[Saved entries]
** Start **

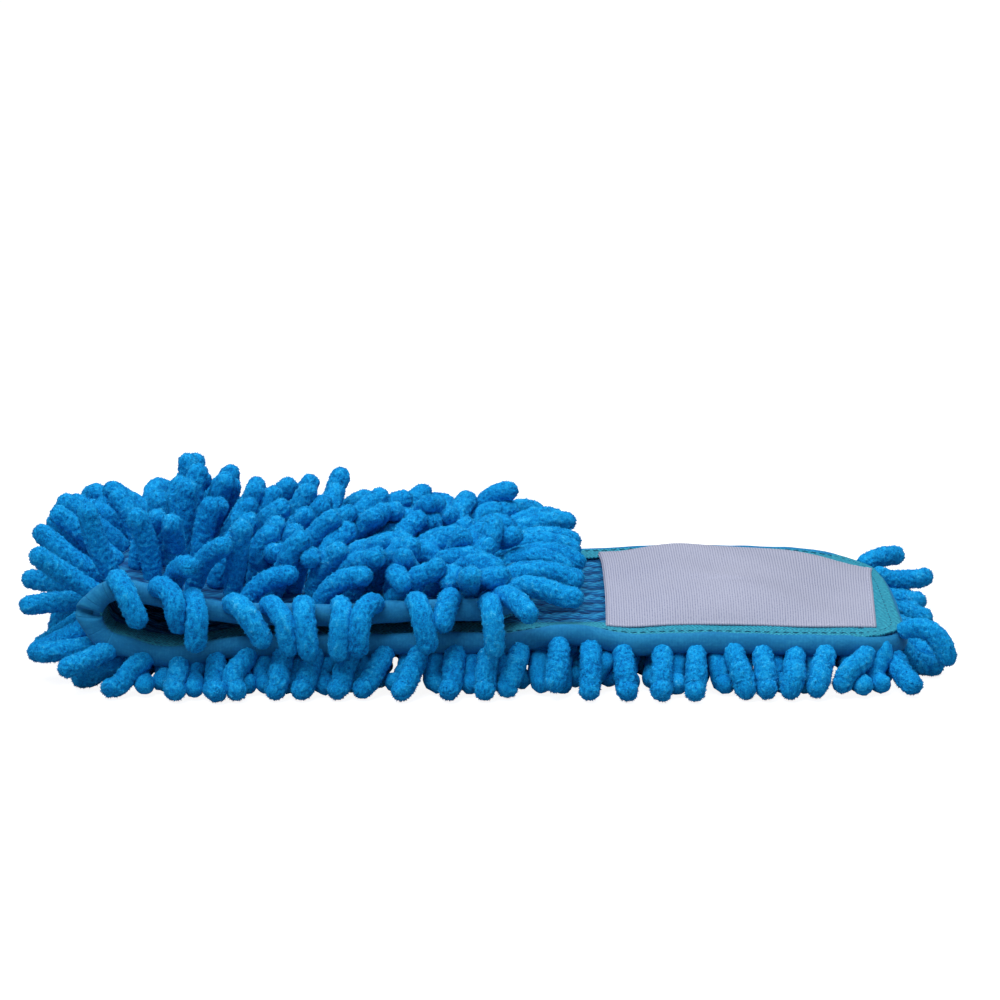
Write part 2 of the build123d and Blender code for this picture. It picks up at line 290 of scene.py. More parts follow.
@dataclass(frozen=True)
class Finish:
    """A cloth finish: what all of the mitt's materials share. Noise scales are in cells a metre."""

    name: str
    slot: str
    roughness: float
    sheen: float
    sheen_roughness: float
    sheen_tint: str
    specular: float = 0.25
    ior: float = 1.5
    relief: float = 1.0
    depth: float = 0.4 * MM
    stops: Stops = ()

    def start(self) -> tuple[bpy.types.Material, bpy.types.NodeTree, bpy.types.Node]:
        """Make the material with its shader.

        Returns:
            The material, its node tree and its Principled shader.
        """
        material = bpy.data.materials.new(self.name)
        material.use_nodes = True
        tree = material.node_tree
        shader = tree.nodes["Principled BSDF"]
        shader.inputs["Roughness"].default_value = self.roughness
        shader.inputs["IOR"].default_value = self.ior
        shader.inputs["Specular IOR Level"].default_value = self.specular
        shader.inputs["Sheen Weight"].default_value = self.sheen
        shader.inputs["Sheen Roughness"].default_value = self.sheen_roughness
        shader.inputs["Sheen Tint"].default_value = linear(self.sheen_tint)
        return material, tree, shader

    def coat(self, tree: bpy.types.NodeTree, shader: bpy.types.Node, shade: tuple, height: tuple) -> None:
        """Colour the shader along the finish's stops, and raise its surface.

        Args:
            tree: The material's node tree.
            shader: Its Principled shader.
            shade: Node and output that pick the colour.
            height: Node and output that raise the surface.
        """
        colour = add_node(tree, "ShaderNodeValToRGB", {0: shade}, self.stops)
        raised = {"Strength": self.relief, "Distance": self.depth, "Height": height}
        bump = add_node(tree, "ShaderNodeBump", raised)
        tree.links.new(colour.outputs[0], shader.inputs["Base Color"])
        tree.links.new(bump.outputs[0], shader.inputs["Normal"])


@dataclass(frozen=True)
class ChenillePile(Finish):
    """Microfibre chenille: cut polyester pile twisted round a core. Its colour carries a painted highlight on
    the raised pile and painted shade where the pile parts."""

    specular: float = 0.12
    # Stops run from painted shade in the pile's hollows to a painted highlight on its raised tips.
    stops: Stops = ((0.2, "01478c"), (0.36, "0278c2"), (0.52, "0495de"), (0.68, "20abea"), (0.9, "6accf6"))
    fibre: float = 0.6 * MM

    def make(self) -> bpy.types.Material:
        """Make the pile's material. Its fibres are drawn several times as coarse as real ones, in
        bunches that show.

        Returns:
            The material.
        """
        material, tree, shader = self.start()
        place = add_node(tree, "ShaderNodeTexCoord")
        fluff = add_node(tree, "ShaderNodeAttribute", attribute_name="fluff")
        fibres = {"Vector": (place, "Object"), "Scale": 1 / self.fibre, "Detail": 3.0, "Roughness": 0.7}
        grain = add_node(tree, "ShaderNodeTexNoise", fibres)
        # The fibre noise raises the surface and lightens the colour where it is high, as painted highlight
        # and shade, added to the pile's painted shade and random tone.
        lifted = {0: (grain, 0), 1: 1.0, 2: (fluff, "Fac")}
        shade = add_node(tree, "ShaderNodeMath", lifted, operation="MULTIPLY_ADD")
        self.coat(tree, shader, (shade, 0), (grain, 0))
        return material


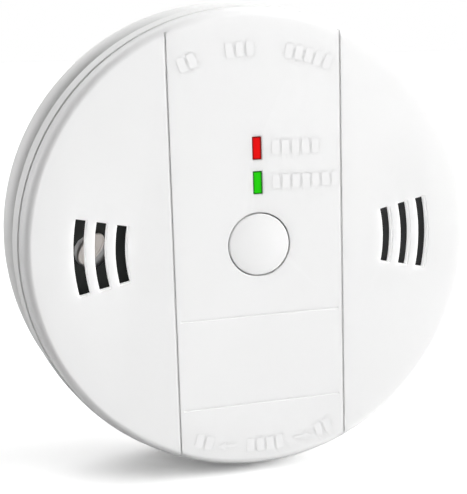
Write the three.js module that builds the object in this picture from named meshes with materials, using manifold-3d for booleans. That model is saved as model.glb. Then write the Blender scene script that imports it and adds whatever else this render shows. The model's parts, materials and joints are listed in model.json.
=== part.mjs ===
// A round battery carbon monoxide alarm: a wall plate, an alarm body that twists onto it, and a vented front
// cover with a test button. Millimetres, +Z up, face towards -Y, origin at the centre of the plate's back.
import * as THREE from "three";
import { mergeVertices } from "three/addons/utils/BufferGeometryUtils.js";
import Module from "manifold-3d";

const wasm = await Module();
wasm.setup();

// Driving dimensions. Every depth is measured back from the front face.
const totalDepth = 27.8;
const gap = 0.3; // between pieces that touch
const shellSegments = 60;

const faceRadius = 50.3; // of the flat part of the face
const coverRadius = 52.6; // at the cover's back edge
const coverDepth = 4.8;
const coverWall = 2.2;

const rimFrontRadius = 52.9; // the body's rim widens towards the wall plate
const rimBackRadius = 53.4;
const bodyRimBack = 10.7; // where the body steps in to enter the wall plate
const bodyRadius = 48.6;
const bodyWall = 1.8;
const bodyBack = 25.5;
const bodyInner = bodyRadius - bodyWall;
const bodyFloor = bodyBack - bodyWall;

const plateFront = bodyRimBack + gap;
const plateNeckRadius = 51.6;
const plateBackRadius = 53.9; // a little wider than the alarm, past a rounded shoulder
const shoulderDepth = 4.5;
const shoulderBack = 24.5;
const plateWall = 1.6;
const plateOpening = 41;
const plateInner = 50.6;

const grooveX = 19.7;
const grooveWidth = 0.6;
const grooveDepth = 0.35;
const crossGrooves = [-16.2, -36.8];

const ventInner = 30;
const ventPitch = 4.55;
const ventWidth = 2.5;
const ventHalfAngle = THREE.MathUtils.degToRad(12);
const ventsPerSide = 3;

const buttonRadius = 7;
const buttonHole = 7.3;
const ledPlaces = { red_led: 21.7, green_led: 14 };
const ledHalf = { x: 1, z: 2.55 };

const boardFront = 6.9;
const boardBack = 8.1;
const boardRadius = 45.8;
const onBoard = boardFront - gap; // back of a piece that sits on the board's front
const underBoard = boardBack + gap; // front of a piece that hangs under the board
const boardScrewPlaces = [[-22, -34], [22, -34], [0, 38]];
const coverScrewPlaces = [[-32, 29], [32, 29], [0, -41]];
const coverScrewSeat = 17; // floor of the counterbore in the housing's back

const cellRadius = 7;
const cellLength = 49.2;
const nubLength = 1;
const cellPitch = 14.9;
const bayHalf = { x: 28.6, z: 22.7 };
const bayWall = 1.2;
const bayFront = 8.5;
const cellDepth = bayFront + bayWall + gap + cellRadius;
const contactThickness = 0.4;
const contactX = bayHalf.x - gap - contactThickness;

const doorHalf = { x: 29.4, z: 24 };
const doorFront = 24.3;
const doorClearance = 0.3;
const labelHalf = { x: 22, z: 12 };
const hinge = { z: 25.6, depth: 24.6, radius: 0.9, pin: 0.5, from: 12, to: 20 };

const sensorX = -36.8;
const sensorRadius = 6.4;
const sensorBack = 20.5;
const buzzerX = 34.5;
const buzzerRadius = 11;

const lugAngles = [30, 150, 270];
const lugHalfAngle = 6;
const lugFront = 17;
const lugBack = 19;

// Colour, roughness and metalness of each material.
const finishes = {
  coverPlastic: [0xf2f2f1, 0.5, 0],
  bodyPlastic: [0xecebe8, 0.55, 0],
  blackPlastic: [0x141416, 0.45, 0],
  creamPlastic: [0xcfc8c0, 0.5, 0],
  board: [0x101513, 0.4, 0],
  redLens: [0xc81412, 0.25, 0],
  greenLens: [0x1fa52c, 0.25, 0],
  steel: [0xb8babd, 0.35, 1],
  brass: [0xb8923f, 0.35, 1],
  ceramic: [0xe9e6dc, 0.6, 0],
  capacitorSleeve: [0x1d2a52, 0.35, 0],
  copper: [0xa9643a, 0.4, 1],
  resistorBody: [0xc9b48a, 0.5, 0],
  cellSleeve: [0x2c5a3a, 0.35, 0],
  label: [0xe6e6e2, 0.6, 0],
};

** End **

_Your task_. From the listing above, pick out each line where the word "picture" appears.

_Answer_.
Write part 2 of the build123d and Blender code for this picture. It picks up at line 290 of scene.py. More parts follow.
Write the three.js module that builds the object in this picture from named meshes with materials, using manifold-3d for booleans. That model is saved as model.glb. Then write the Blender scene script that imports it and adds whatever else this render shows. The model's parts, materials and joints are listed in model.json.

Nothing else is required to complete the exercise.